Most of the approximately 100 displaced workers weren’t as fortunate, including her husband, Milton.
At the time of Daphne’s phone interview with the Beacon, Milton was off working one of four part-time jobs he took on throughout the summer. He’s trying to earn enough hours to qualify for employment insurance to help see them through the upcoming winter and spring.
Daphne had spent 33 years working at the fish plant. Milton worked there for 45 years.
“My husband put at least 30 applications and resumes in surrounding towns, he phoned five plants, but he wasn’t able to line anything up,” she said.
“It don’t look very good, our town was very busy this summer because of tourism, but now everything is slowing down,” she said.
Employment projects are getting set to come on stream, and Daphne said it’s badly needed, “because there are a lot of people who have had their employment insurance run out.”

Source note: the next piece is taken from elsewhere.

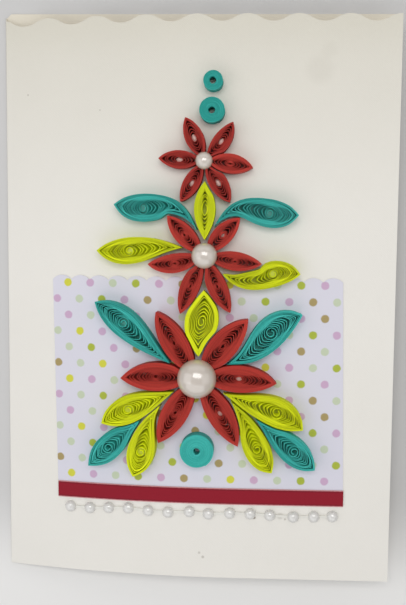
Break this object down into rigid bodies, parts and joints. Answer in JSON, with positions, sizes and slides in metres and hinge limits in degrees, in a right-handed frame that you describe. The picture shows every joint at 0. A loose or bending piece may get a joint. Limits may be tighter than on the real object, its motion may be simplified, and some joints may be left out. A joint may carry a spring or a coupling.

Outgoing Twillingate Mayor Gordon Noseworthy said projects were set to start rolling out Sept. 18, the first being upgrades to the town’s swimming pool, followed by Hospital Pond upgrades Sept. 25. Another project, pending approval, would provide hours to upgrade the Harbour Authority.
Noseworthy said while it’s been a tough summer for the displaced plant workers, many people are finding their own employment.
He used the program list, which identifies those who need hours to qualify for employment insurance, as an example.
“It started out with 93 plant workers on the list, then it went down to 42, and as far as I know it’s less than that now,” he said.